Information shown:
####
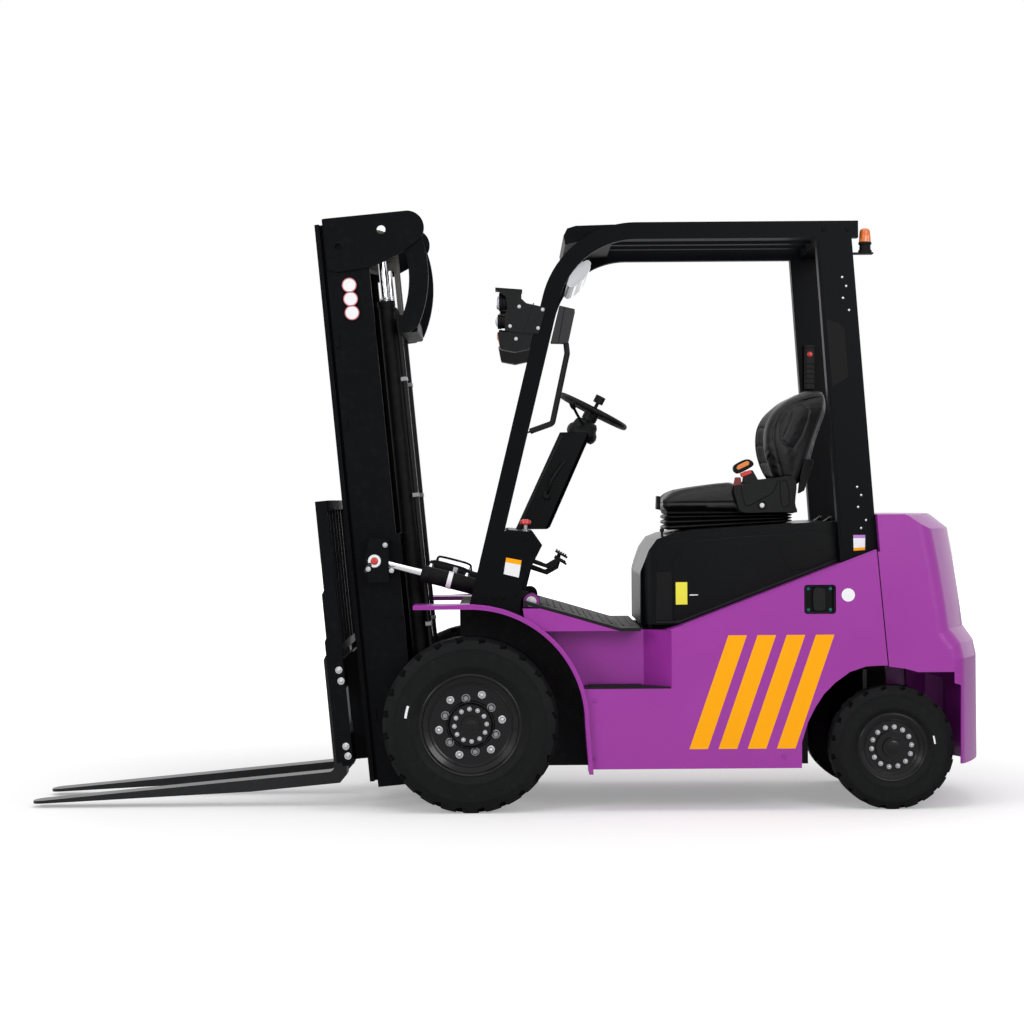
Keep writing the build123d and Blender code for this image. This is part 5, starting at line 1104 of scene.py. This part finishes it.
floor_mesh.materials.append(floor_material)
floor = new_object("floor", floor_mesh)

# Light: a white studio, full for the camera and for reflections, and three soft boxes
WORLD_LIGHT = 0.55
world = bpy.data.worlds.new("studio")
bpy.context.scene.world = world
world.use_nodes = True
node, link = world.node_tree.nodes, world.node_tree.links
node["Background"].inputs["Color"].default_value = (1, 1, 1, 1)
rays = node.new("ShaderNodeLightPath")
seen = node.new("ShaderNodeMath")
seen.operation = "MAXIMUM"
link.new(rays.outputs["Is Camera Ray"], seen.inputs[0])
link.new(rays.outputs["Is Glossy Ray"], seen.inputs[1])
strength = node.new("ShaderNodeMapRange")
put(strength, {"To Min": WORLD_LIGHT, "To Max": 1.0})
link.new(seen.outputs["Value"], strength.inputs["Value"])
link.new(strength.outputs["Result"], node["Background"].inputs["Strength"])


def area_light(name, where, target, size, power):
    """Square soft box of a size in metres and a power in watts, turned to a target."""
    light = bpy.data.lights.new(name, "AREA")
    light.shape = "RECTANGLE"
    light.size = size
    light.size_y = size
    light.energy = power
    obj = bpy.data.objects.new(name, light)
    obj.location = where
    obj.rotation_euler = (Vector(target) - Vector(where)).to_track_quat("-Z", "Y").to_euler()
    bpy.context.scene.collection.objects.link(obj)


area_light("top_softbox", (0.3, -1.5, 6.0), (0.2, 0, 0.8), 5.0, 120)
area_light("side_softbox", (3.5, -6.5, 3.0), (0.4, 0, 0.9), 2.6, 130)
area_light("front_softbox", (-4.5, -5.5, 3.0), (-0.2, 0, 0.9), 2.2, 110)

# Camera: the photograph's, with its focal length in the pixels of a square frame
FRAME_PIXELS, FOCAL_PIXELS, SHIFT_PIXELS, SENSOR = 1024, 2667, -12, 36
camera_data = bpy.data.cameras.new("camera")
camera_data.sensor_width = SENSOR
camera_data.lens = FOCAL_PIXELS / FRAME_PIXELS * SENSOR
camera_data.shift_y = SHIFT_PIXELS / FRAME_PIXELS
camera = bpy.data.objects.new("camera", camera_data)
camera.location = (0.0243, -10.6, 1.18)
camera.rotation_euler = (pi / 2, radians(0.42), 0)
bpy.context.scene.collection.objects.link(camera)
bpy.context.scene.camera = camera
bpy.context.scene.view_settings.view_transform = "Standard"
####
Short exercise:
Take the listing above and set it down exactly.

Full solution:
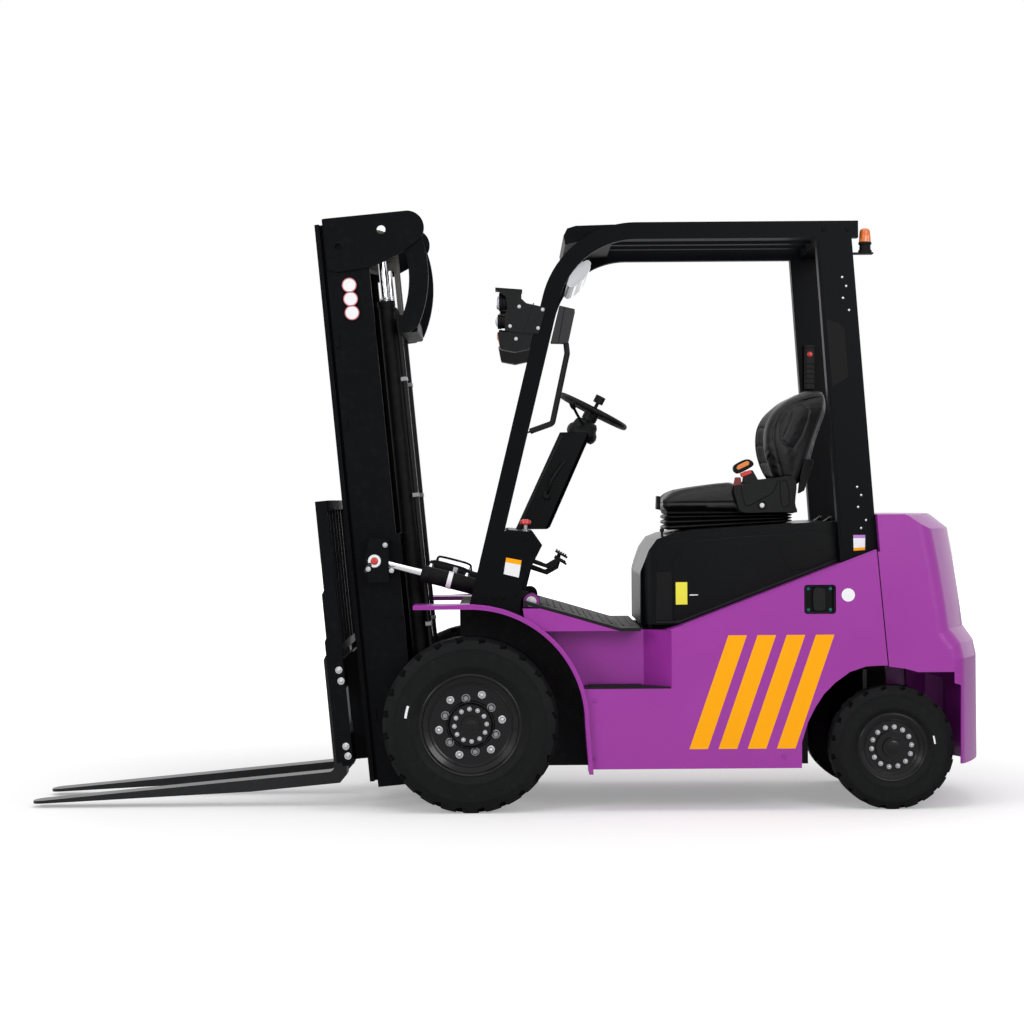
Keep writing the build123d and Blender code for this image. This is part 5, starting at line 1104 of scene.py. This part finishes it.
floor_mesh.materials.append(floor_material)
floor = new_object("floor", floor_mesh)

# Light: a white studio, full for the camera and for reflections, and three soft boxes
WORLD_LIGHT = 0.55
world = bpy.data.worlds.new("studio")
bpy.context.scene.world = world
world.use_nodes = True
node, link = world.node_tree.nodes, world.node_tree.links
node["Background"].inputs["Color"].default_value = (1, 1, 1, 1)
rays = node.new("ShaderNodeLightPath")
seen = node.new("ShaderNodeMath")
seen.operation = "MAXIMUM"
link.new(rays.outputs["Is Camera Ray"], seen.inputs[0])
link.new(rays.outputs["Is Glossy Ray"], seen.inputs[1])
strength = node.new("ShaderNodeMapRange")
put(strength, {"To Min": WORLD_LIGHT, "To Max": 1.0})
link.new(seen.outputs["Value"], strength.inputs["Value"])
link.new(strength.outputs["Result"], node["Background"].inputs["Strength"])


def area_light(name, where, target, size, power):
    """Square soft box of a size in metres and a power in watts, turned to a target."""
    light = bpy.data.lights.new(name, "AREA")
    light.shape = "RECTANGLE"
    light.size = size
    light.size_y = size
    light.energy = power
    obj = bpy.data.objects.new(name, light)
    obj.location = where
    obj.rotation_euler = (Vector(target) - Vector(where)).to_track_quat("-Z", "Y").to_euler()
    bpy.context.scene.collection.objects.link(obj)


area_light("top_softbox", (0.3, -1.5, 6.0), (0.2, 0, 0.8), 5.0, 120)
area_light("side_softbox", (3.5, -6.5, 3.0), (0.4, 0, 0.9), 2.6, 130)
area_light("front_softbox", (-4.5, -5.5, 3.0), (-0.2, 0, 0.9), 2.2, 110)

# Camera: the photograph's, with its focal length in the pixels of a square frame
FRAME_PIXELS, FOCAL_PIXELS, SHIFT_PIXELS, SENSOR = 1024, 2667, -12, 36
camera_data = bpy.data.cameras.new("camera")
camera_data.sensor_width = SENSOR
camera_data.lens = FOCAL_PIXELS / FRAME_PIXELS * SENSOR
camera_data.shift_y = SHIFT_PIXELS / FRAME_PIXELS
camera = bpy.data.objects.new("camera", camera_data)
camera.location = (0.0243, -10.6, 1.18)
camera.rotation_euler = (pi / 2, radians(0.42), 0)
bpy.context.scene.collection.objects.link(camera)
bpy.context.scene.camera = camera
bpy.context.scene.view_settings.view_transform = "Standard"